With reliable information, investors, financiers and managers can make informed and productive decisions that will lead to effective use of resources.
By EDWIN MUSONYE
The business environment in Kenya remains harsh even as policy makers take an ill-advised stance, leaving businesses to operate without support. Yet, the science behind increasing the success rate of businesses operating in any country or a region is ensuring start-ups and running businesses get the highest chance of survival and thriving.
In Kenya, promises made in political parties’ manifestos, economic blueprints such as the Vision 2030, and international pacts such as Sustainable Development Goals (SDGs) can be achieved if businesses flourish.

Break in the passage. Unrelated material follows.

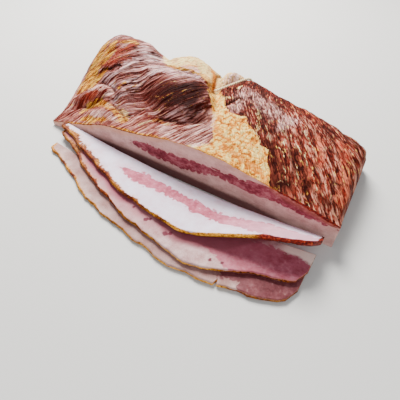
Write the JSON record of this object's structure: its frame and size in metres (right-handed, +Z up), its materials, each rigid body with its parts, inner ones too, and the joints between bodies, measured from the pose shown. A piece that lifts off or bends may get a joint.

Whereas, financial capital is being touted as the key factor in setting up a successful enterprise, information is the chief ingredient. With reliable information, investors, financiers and managers can make informed and productive decisions that will lead to effective use of resources. In circumstances where comprehensive information lacks, businesses fumble in the dark. Their choices are based on guesswork and not data or facts. In such cases, not even substantial financial capital investments will guarantee success.
Trend analysis
A working national business information system will entail intergovernmental departments approach that stretch from the Registrar of Companies and Businesses in Attorney General Office to the Kenya Revenue Authority (KRA) and Central Bank of Kenya (CBK). The data collected is then sent to Kenya National Bureau of Statistics (KNBS) for packaging and dissemination.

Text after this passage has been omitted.